新生活のスタート前に必見!「後悔しない住まい選び」の3つの重要ポイント 長期的に見て「生活の質」を左右することは何か?
また売り主側で実施されたホームインスペクションの報告書がある場合でも、自身が信頼する専門家による再点検をおすすめしたい。検査の視点が変わることで、新たな問題点が見つかることもあるからだ。
住まいにかかる費用は購入時だけでなく、住み始めてからのメンテナンス費用も大きな割合を占める。ホームインスペクションは、将来的な修繕費用を抑え、住まいにかかるトータルコストを最適化するための有効な手段の1つとなり得る。ぜひ、選択肢の1つとして考えてみてほしい。
家族の健康を守る住まいの注意点
住まいは「お金」だけでなく、私たちの健康や安全を守る砦(とりで)でもある。
まず「健康」面で注意したいのが、シックハウス症候群だ。新築住宅に入居した際に、人によっては頭痛やめまい、吐き気、目や喉の痛みなどの症状が表れることがある。これは、建材や家具などから揮発する化学物質が原因の1つと考えられている。
このシックハウス症候群対策として、2003年7月1日以降に着工し建てられた住宅には、24時間換気システムの導入が義務付けられた。
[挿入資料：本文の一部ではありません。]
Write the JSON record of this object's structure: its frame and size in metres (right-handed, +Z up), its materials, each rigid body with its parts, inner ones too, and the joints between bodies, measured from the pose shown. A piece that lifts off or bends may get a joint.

室内の空気を常に入れ替え、建材などから発生する化学物質を外に出し、室内にとどまる量を減らす。これが、24時間換気システムの役割である。
そのため新生活を始める際には、必ず給気口が開いているか確認し、換気を意識することが大切だ。給気口は、台風や暴風雨などで、室内に雨が入ってしまうとき以外は開けておくことが基本となる。
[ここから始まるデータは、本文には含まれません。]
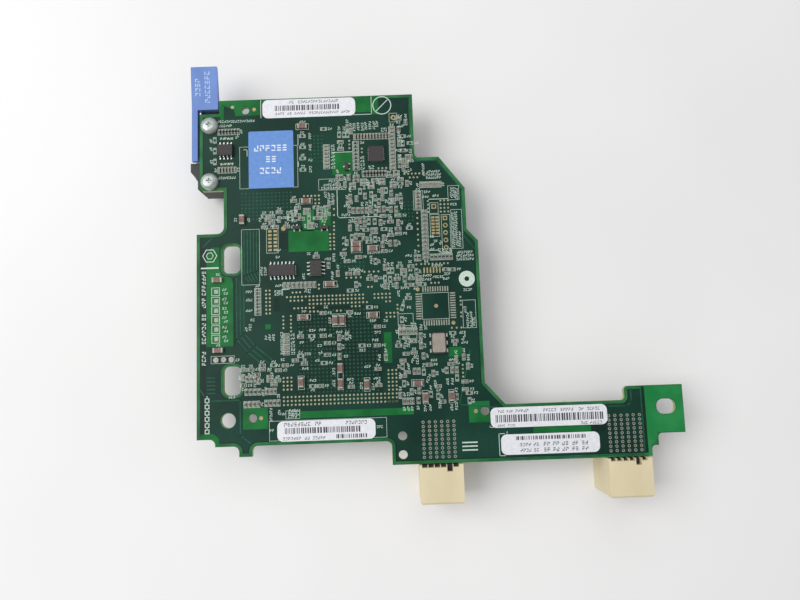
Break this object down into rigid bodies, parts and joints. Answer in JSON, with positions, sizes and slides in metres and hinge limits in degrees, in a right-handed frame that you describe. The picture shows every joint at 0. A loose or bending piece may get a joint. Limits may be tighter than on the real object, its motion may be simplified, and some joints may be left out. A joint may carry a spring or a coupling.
{
  "type": "fibre channel expansion card",
  "caption": "Plug-in network card for a blade server: a printed board with a long arm, right-angle backplane connectors, a board-to-board connector and a release lever.",
  "frame": {"origin": "centre of the locating hole, at the printed face of the board", "axes": "+X along the arm, +Y towards the release lever, +Z out of the printed face"},
  "size_m": [0.161, 0.1488, 0.0172],
  "materials": {
    "board_laminate": "satin",
    "label_white": "satin",
    "label_blue": "satin",
    "lever_blue": "matt",
    "bracket_black": "matt",
    "screw_steel": "plated",
    "connector_beige": "matt",
    "wafer_black": "matt",
    "contact_gold": "plated",
    "chip_black": "matt",
    "solder_tin": "satin",
    "substrate_green": "satin",
    "thermal_grey": "matt",
    "sink_aluminium": "satin",
    "capacitor_ceramic": "satin",
    "lid_metal": "satin",
    "inductor_grey": "matt",
    "tantalum_yellow": "satin"
  },
  "bodies": {
    "card": {"arm_lower_label": "label_white", "arm_upper_label": "label_white", "bracket_screws": "screw_steel", "capacitor_bodies": "capacitor_ceramic", "capacitor_ends": "solder_tin", "circuit_board": "board_laminate", "clock_chip_body": "chip_black", "clock_chip_pads": "solder_tin", "crystal_can": "lid_metal", "fibre_controller_balls": "solder_tin", "fibre_controller_cap": "chip_black", "fibre_controller_substrate": "substrate_green", "flash_memory_body": "chip_black", "flash_memory_leads": "solder_tin", "header_pins": "solder_tin", "heat_sink": "sink_aluminium", "inductor_cores": "inductor_grey", "inductor_feet": "solder_tin", "install_label": "label_blue", "left_backplane_contacts": "contact_gold", "left_backplane_housing": "connector_beige", "left_backplane_wafers": "wafer_black", "lever_bracket": "bracket_black", "lever_pin": "screw_steel", "logic_chip_body": "chip_black", "logic_chip_leads": "solder_tin", "memory_chip_body": "chip_black", "memory_chip_leads": "solder_tin", "network_controller_balls": "solder_tin", "network_controller_cap": "chip_black", "network_controller_substrate": "substrate_green", "oscillator_base": "chip_black", "oscillator_lid": "lid_metal", "oscillator_side_pads": "solder_tin", "part_label": "label_white", "right_backplane_contacts": "contact_gold", "right_backplane_housing": "connector_beige", "right_backplane_wafers": "wafer_black", "sensor_chip_body": "chip_black", "sensor_chip_leads": "solder_tin", "serial_label": "label_white", "stacking_connector_contacts": "contact_gold", "stacking_connector_housing": "wafer_black", "tantalum_bodies": "tantalum_yellow", "tantalum_strips": "solder_tin", "thermal_pad": "thermal_grey", "transistor_bodies": "chip_black", "transistor_leads": "solder_tin"},
    "lever": {"release_lever": "lever_blue"}
  },
  "joints": [
    {"name": "lever_hinge", "type": "hinge", "parent": "card", "child": "lever", "pos_m": [-0.0115, 0.0848, -0.0068], "axis": [1, 0, 0], "range_deg": [0, 30]}
  ]
}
ただ最近は「F☆☆☆☆(エフフォースター)」と呼ばれる、ホルムアルデヒドの発散量が少ない建材を使用することが一般的になっているため、以前ほどシックハウス症候群について神経質になる必要はない。一方で輸入家具や雑貨などには、F☆☆☆☆に対応していないものもあることを覚えておきたい。
また、アレルギー体質の方は、カビやダニにも注意したい。特に、新築住宅の床下は、基礎コンクリートから放出される水分や、施工時の雨水などが原因で、カビが発生しやすい環境にあることがある。引き渡し前に、床下の状態を専門家に確認してもらうと、より安心できるだろう。
近年、光熱費削減や快適性向上の観点から「高断熱住宅」のニーズが高まっている。しかし中には、床下の断熱材を厚くした結果、床下の通気口が塞がれて湿気がこもる不具合が起きているケースもある。カビの発生を防ぐためには、断熱性能を高めると同時に、床下や室内で必要とされる換気量の確保も重要である。
そして、室温も健康に影響する。冬場の寒さは、ヒートショックの原因になるためだ。ヒートショックとは、急激な温度変化で血圧が変動し、心臓に負担がかかる現象のこと。入浴中の意識消失や心筋梗塞、脳梗塞などの健康被害を引き起こし、最悪の場合、浴室内での溺死や転倒による重症などにつながる恐れがある。
対策としては、脱衣所や浴室を暖める、入浴前に水分補給をするなどのほか、住まい全体の断熱性能を高めることも予防につながる。断熱性能向上には内窓(インナーサッシ)の設置や、床断熱の強化などが有効だ。内窓は既存の窓の内側にもう1枚窓を設置するもので、比較的容易に断熱性・気密性を高められる。